■ DATASET ROWS:
______

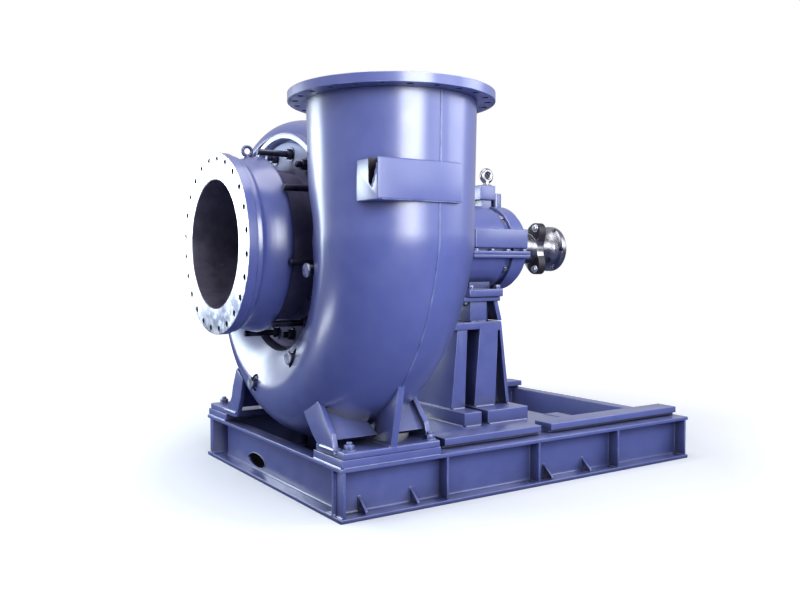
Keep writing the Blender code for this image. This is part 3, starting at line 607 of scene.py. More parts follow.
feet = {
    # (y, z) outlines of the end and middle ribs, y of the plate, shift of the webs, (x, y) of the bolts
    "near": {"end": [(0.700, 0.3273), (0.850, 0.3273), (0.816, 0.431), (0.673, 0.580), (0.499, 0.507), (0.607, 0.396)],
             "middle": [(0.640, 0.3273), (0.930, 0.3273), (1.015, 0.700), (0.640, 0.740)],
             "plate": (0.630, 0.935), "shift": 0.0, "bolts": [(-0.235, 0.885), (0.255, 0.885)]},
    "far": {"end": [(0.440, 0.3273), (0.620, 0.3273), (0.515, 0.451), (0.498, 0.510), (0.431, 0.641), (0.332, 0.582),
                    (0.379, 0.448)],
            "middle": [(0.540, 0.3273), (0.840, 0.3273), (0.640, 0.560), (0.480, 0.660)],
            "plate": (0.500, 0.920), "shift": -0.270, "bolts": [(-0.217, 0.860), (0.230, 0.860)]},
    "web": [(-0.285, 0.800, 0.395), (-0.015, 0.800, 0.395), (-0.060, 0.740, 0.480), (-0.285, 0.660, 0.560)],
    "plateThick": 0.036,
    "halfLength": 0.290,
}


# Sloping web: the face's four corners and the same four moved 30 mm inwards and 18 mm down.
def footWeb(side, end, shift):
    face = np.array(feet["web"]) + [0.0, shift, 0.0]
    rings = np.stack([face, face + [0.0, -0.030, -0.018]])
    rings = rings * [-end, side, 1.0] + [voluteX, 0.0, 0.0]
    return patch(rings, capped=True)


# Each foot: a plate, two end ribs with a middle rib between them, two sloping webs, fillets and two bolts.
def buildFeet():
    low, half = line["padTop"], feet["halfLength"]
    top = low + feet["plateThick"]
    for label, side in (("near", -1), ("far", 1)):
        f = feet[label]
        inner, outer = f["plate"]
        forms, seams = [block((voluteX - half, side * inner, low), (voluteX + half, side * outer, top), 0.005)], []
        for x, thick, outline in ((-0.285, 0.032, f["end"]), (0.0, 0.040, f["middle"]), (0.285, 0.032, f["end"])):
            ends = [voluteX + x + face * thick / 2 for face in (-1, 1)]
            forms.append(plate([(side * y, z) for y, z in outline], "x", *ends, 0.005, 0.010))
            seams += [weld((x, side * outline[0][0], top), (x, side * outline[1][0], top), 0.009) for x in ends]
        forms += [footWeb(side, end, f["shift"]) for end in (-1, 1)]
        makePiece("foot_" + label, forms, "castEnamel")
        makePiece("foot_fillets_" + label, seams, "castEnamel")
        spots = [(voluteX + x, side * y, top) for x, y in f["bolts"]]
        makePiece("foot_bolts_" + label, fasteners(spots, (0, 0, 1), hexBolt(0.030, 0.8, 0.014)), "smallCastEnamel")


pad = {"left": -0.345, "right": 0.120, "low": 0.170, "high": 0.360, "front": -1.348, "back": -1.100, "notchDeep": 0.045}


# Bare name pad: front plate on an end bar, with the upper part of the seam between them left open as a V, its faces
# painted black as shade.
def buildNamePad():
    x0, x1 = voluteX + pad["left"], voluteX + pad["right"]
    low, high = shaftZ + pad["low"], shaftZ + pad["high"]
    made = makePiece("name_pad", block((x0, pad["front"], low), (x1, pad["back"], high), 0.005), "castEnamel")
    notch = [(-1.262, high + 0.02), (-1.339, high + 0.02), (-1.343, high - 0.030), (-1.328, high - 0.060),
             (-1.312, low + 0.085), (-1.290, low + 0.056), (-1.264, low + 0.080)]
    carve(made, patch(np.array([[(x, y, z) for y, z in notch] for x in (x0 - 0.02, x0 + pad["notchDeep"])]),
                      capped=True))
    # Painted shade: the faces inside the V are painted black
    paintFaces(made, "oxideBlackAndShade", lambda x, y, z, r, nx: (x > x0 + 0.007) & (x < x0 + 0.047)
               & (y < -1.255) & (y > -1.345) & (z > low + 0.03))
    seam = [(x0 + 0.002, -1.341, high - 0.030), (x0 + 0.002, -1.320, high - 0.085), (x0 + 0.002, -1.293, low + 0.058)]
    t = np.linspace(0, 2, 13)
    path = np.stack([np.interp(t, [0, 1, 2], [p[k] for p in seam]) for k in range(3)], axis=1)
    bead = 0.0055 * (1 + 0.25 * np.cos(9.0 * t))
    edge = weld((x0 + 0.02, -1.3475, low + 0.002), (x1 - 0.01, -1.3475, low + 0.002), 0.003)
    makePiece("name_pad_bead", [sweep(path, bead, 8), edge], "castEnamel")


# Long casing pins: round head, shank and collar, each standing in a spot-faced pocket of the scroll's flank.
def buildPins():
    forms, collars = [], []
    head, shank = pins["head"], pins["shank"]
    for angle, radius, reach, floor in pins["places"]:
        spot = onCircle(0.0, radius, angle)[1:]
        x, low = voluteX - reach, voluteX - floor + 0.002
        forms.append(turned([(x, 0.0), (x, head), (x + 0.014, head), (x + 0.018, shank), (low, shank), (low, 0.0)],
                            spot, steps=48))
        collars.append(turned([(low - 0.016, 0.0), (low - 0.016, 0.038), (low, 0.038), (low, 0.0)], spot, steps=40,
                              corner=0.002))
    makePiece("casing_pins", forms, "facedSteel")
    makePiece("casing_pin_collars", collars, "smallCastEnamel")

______

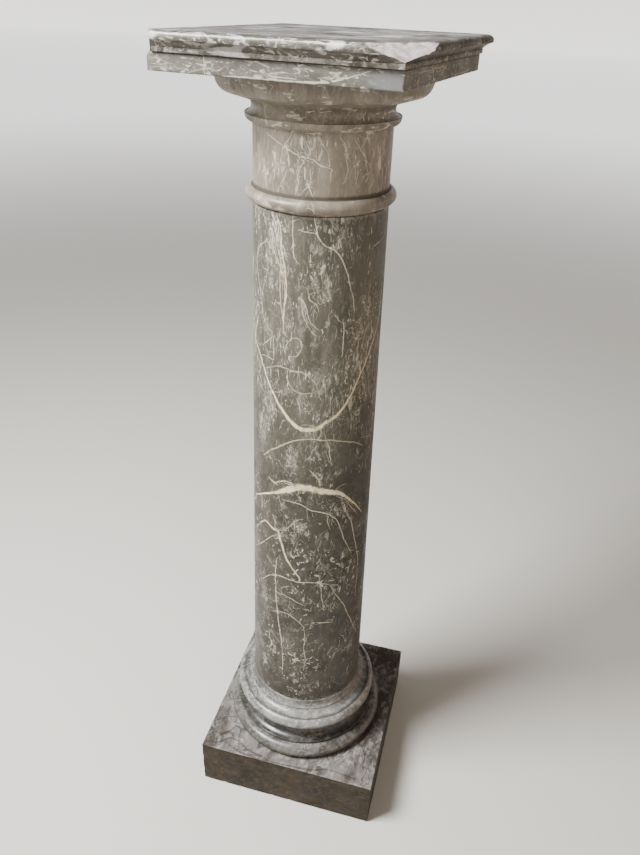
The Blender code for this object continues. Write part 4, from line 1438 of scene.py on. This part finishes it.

______

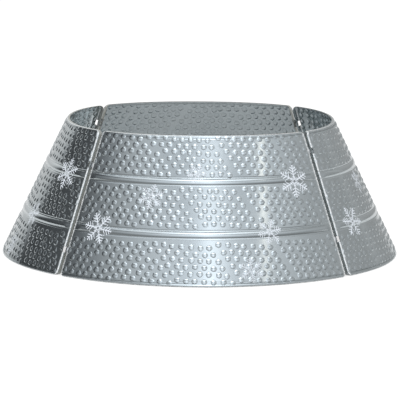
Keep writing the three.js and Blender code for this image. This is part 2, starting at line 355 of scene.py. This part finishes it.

______

■ WRITTEN REQUEST: Which lines hold the word "finishes"? Return all of them from the records above.

■ CORRECT RESPONSE:
The Blender code for this object continues. Write part 4, from line 1438 of scene.py on. This part finishes it.
Keep writing the three.js and Blender code for this image. This is part 2, starting at line 355 of scene.py. This part finishes it.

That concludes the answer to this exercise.